#### [TASK BRIEF]
Return the lines where the word "Metres" occurs.

[start]

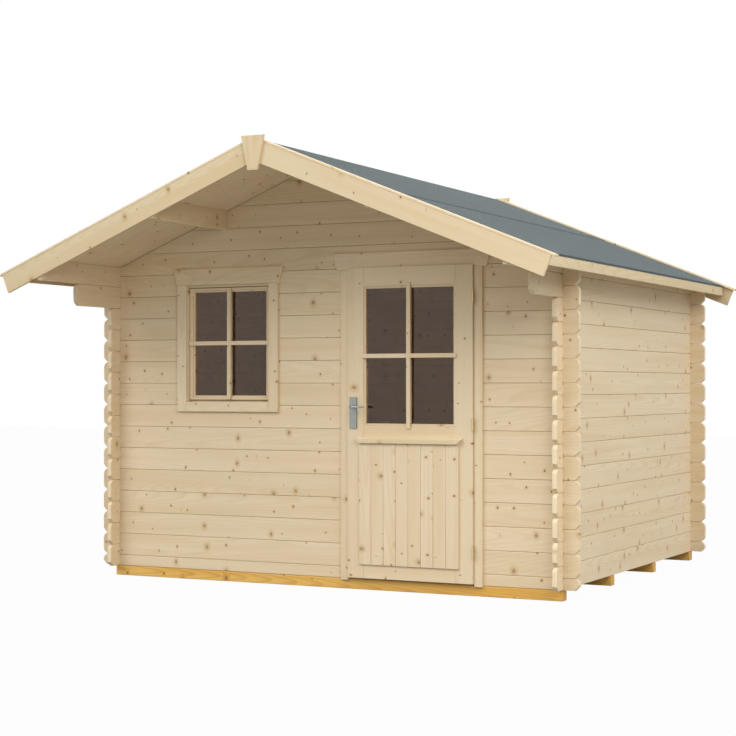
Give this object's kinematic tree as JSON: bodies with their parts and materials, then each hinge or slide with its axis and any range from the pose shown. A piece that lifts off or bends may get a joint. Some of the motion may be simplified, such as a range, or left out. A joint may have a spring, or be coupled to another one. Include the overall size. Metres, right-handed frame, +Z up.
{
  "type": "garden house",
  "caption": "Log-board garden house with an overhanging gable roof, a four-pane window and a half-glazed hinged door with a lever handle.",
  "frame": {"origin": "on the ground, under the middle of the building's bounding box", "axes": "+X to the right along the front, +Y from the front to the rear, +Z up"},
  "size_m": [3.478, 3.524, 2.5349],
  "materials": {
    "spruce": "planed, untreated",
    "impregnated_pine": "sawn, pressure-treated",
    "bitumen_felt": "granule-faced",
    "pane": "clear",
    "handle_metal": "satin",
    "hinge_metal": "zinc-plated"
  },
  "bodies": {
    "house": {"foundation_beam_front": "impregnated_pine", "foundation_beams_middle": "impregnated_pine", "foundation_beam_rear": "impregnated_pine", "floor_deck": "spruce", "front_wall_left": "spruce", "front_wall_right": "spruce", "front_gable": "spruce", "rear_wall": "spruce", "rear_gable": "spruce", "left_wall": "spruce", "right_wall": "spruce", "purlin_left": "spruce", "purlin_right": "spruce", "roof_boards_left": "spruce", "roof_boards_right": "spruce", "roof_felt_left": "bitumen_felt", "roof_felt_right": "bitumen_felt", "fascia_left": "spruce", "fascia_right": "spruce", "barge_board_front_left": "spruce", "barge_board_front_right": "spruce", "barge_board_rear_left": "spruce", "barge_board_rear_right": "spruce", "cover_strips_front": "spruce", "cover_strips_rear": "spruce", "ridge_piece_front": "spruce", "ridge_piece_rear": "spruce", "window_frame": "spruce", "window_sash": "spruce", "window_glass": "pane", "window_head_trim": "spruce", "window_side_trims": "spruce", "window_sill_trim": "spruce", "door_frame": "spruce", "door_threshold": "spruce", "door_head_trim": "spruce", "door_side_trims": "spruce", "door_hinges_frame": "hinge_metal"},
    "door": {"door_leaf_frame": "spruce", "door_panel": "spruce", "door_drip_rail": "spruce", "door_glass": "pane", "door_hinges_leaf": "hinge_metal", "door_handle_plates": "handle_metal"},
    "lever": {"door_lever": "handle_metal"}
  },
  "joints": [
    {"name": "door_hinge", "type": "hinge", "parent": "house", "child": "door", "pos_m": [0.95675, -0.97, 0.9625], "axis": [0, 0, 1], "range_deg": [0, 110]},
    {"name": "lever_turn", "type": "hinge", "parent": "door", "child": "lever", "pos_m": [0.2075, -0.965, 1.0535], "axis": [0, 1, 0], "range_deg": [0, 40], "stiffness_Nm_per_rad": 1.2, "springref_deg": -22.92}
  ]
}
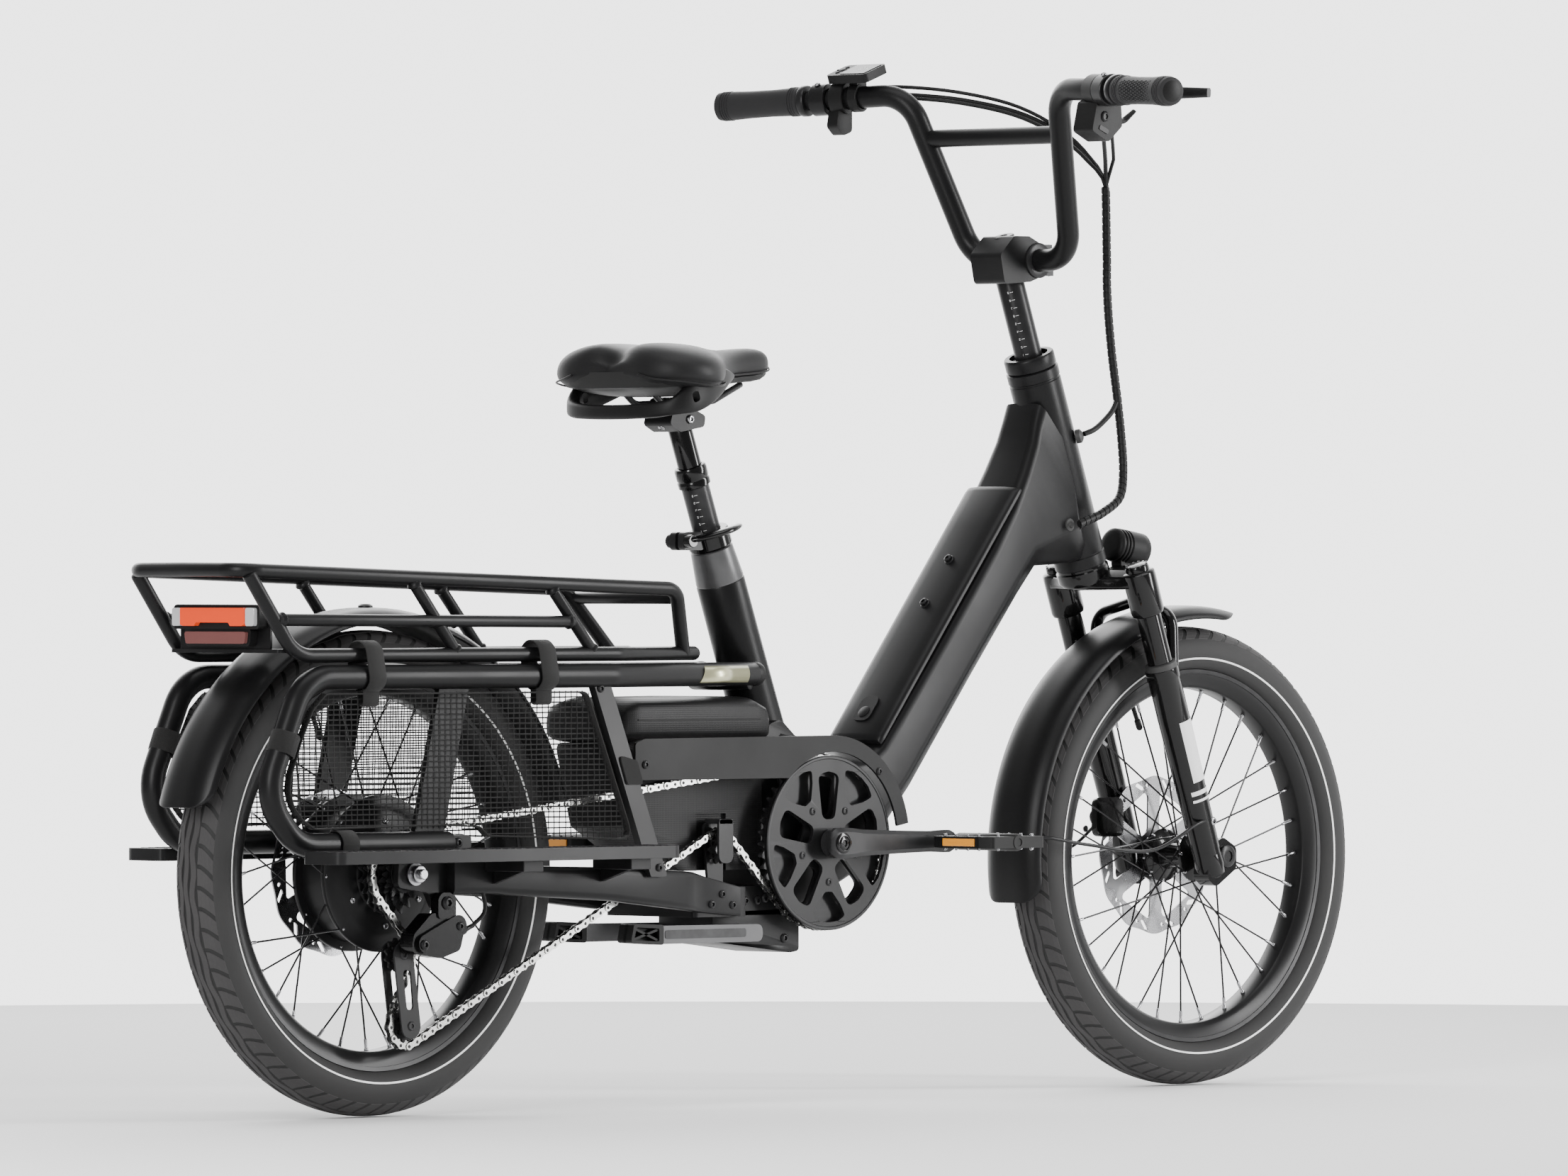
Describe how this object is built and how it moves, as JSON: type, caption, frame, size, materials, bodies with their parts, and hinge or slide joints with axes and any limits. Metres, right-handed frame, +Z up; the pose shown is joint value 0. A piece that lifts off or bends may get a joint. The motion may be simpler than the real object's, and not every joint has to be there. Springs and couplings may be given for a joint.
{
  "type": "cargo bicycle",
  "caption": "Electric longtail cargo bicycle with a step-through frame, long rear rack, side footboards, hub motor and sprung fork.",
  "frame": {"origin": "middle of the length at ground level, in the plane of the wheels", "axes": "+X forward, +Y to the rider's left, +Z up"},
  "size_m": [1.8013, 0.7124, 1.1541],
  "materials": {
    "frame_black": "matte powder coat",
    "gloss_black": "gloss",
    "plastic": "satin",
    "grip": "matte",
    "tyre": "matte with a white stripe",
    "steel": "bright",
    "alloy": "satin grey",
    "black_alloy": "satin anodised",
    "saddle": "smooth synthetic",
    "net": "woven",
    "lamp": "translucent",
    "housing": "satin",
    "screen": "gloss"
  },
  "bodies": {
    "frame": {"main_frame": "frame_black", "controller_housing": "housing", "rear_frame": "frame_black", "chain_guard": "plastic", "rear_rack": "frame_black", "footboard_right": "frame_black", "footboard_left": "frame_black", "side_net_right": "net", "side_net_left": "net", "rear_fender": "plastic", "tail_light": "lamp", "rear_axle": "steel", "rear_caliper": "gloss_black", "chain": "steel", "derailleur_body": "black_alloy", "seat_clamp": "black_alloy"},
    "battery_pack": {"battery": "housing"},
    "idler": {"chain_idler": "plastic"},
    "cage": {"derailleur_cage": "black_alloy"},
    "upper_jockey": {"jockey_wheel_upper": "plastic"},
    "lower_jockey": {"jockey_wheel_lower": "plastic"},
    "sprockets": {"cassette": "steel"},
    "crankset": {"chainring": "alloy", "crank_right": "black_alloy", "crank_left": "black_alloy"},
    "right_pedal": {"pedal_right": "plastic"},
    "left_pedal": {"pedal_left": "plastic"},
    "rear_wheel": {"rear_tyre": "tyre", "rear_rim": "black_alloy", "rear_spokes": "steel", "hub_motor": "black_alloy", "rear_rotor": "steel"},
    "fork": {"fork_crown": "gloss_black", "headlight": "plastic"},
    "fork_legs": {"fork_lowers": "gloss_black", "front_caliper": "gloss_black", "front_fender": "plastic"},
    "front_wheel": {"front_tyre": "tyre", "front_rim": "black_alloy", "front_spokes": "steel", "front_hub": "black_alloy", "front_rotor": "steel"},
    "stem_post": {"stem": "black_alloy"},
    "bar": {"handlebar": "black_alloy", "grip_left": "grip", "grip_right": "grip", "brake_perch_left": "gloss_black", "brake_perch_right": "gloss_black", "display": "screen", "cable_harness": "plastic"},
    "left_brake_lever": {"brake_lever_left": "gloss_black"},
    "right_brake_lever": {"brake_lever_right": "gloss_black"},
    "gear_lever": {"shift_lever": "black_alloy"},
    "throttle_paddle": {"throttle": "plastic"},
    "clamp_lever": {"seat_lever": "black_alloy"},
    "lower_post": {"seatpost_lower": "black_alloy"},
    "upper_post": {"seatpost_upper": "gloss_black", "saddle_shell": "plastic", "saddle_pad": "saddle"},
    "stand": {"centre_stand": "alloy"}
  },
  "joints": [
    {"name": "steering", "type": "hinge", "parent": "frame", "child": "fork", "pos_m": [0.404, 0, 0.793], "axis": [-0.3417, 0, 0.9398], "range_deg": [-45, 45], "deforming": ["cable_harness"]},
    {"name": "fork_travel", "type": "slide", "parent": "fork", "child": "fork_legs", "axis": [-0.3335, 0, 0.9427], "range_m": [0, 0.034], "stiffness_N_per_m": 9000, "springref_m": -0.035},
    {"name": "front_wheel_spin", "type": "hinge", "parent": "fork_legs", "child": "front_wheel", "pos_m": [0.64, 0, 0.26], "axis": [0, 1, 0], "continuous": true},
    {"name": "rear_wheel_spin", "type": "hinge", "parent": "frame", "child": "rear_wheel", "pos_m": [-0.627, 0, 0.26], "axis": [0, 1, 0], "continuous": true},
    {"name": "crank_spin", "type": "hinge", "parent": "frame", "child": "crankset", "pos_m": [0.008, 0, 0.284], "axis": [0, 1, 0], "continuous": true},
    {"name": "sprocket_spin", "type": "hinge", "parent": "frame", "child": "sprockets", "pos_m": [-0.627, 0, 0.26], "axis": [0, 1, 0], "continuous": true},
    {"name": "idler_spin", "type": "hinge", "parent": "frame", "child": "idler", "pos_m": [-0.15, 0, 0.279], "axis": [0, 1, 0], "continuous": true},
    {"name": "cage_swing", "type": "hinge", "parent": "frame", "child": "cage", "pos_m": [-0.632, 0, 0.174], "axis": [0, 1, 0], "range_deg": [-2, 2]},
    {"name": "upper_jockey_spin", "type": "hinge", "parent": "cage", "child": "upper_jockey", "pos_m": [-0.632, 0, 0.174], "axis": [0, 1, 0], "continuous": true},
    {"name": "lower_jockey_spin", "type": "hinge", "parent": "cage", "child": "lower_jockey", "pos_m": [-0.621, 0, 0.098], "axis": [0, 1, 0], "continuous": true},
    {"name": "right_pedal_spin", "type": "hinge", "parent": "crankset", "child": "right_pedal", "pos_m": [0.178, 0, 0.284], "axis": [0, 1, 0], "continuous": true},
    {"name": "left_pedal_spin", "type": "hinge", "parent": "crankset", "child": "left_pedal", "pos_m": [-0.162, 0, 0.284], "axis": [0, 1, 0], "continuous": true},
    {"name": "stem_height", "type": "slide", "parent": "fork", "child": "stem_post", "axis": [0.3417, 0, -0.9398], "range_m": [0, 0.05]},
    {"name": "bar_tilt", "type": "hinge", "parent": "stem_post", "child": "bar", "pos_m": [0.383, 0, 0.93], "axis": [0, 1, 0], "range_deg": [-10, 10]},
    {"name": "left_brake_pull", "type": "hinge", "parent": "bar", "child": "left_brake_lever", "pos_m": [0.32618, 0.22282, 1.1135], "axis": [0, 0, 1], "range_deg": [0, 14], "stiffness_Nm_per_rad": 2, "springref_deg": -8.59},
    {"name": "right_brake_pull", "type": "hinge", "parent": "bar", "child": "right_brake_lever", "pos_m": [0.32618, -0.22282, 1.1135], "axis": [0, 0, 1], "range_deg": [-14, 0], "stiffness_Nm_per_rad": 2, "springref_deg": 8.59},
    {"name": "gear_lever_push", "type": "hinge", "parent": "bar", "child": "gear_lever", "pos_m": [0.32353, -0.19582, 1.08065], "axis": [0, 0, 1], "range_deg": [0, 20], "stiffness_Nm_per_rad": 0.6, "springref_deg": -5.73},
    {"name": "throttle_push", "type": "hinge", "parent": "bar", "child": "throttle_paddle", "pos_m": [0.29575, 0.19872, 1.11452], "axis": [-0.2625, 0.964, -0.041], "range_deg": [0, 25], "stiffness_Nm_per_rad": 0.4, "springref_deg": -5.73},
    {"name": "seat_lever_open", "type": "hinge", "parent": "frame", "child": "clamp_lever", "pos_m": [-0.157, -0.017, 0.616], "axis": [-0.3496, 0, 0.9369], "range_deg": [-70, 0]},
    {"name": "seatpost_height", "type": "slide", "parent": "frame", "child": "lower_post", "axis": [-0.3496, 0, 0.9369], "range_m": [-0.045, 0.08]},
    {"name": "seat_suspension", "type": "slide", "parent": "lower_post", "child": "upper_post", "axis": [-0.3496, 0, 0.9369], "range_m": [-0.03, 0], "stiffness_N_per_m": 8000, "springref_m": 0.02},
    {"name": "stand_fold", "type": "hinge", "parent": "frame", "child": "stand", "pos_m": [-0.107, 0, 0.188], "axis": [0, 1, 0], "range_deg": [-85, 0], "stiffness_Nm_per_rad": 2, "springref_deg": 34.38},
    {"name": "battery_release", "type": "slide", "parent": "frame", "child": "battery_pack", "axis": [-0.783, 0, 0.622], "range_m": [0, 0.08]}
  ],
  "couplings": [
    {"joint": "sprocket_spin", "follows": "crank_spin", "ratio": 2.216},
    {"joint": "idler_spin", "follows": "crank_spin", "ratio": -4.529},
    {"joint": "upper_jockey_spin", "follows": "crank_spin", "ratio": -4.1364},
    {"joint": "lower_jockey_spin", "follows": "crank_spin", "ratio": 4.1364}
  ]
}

[end]

#### [ANSWER IN FULL]
Give this object's kinematic tree as JSON: bodies with their parts and materials, then each hinge or slide with its axis and any range from the pose shown. A piece that lifts off or bends may get a joint. Some of the motion may be simplified, such as a range, or left out. A joint may have a spring, or be coupled to another one. Include the overall size. Metres, right-handed frame, +Z up.
Describe how this object is built and how it moves, as JSON: type, caption, frame, size, materials, bodies with their parts, and hinge or slide joints with axes and any limits. Metres, right-handed frame, +Z up; the pose shown is joint value 0. A piece that lifts off or bends may get a joint. The motion may be simpler than the real object's, and not every joint has to be there. Springs and couplings may be given for a joint.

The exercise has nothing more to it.